Conley and her team interface regularly with IT leaders and subject-matter experts in charge of the identity operations and identity technology divisions on recruitment, staffing, workforce planning, and future programs. They also hold annual meetings to project future staffing needs for five to ten years down the road. “It’s about putting down a marker,” she says. “These are the skills we need to perform this new body of work, and get approved additional positions in two years, in five years, and so on.” 

Eye to the future cybersecurity skills

Skillsets are constantly moving in this advanced technology space. Biometrics examiners, in human form, conduct manual matches when a biometrics match is inconclusive, for example. Commonly, inconclusive results happen when identifying unknown deceased. She then points out that OBIM was instrumental in identifying victims in the 2021 Champlain Towers collapse in Surfside Florida.

“OBIM continues to grow its privacy and policy skills to serve as the steward for customer data, ensure biometric and biographic data is being used for its approved purpose, and maintain extensive privacy practices,” she says. Privacy protections are hardcoded into OBIM’s biometric programs and are continuously evaluated and updated. Other skills to monitor and maintain the system are important as well.
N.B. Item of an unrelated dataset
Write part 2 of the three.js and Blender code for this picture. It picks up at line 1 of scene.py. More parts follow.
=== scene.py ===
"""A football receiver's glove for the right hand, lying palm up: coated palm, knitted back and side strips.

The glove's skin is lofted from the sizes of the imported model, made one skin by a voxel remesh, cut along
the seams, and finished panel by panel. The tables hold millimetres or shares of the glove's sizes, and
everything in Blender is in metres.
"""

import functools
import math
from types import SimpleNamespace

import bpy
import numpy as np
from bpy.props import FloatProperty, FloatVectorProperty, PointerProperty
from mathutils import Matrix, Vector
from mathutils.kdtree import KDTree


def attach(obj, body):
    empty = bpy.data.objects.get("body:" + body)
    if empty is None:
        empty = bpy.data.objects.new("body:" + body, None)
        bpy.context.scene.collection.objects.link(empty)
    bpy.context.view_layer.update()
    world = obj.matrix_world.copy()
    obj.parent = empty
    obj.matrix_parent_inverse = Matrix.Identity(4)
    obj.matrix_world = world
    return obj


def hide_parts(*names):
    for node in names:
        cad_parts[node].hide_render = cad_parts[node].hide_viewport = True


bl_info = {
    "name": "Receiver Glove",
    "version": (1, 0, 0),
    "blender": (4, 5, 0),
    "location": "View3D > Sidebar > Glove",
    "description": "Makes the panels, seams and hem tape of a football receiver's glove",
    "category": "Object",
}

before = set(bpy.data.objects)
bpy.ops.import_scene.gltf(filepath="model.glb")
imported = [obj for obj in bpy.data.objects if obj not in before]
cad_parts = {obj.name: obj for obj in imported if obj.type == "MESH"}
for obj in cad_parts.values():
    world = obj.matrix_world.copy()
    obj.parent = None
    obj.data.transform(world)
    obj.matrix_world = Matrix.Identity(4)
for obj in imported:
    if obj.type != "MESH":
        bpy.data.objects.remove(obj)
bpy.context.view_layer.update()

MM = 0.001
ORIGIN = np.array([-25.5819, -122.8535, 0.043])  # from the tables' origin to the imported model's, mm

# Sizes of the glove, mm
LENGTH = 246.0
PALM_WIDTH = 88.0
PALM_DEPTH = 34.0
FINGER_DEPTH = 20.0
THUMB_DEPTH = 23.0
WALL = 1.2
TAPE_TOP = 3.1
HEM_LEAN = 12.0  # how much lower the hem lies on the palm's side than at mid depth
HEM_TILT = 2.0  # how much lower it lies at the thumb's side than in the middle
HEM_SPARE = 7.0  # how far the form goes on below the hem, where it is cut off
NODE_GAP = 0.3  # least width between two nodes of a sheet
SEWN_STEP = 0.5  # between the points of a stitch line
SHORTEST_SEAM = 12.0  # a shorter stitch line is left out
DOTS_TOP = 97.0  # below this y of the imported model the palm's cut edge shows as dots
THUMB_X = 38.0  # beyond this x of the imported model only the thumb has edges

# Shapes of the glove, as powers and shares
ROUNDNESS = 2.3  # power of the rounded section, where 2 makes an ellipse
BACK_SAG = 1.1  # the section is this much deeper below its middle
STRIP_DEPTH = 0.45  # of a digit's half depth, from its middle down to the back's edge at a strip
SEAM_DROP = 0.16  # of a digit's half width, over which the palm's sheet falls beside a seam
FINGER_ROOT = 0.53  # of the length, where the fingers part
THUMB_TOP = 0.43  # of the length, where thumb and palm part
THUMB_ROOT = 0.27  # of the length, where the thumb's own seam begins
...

To support future biometric programs, the OBIM is currently allocating skills in advanced mathematics, statistics, data science, and operations research, all of which are specialized skills that Conley predicts will be hard to find, and in some cases, hard to develop. “We are regularly projecting what future skills may be needed to support the ever-evolving biometric identity landscape,” she adds. “In some cases, we expect to be able to upskill or reskill the existing workforce, but it isn’t easy to transfer skills between biometric modalities.”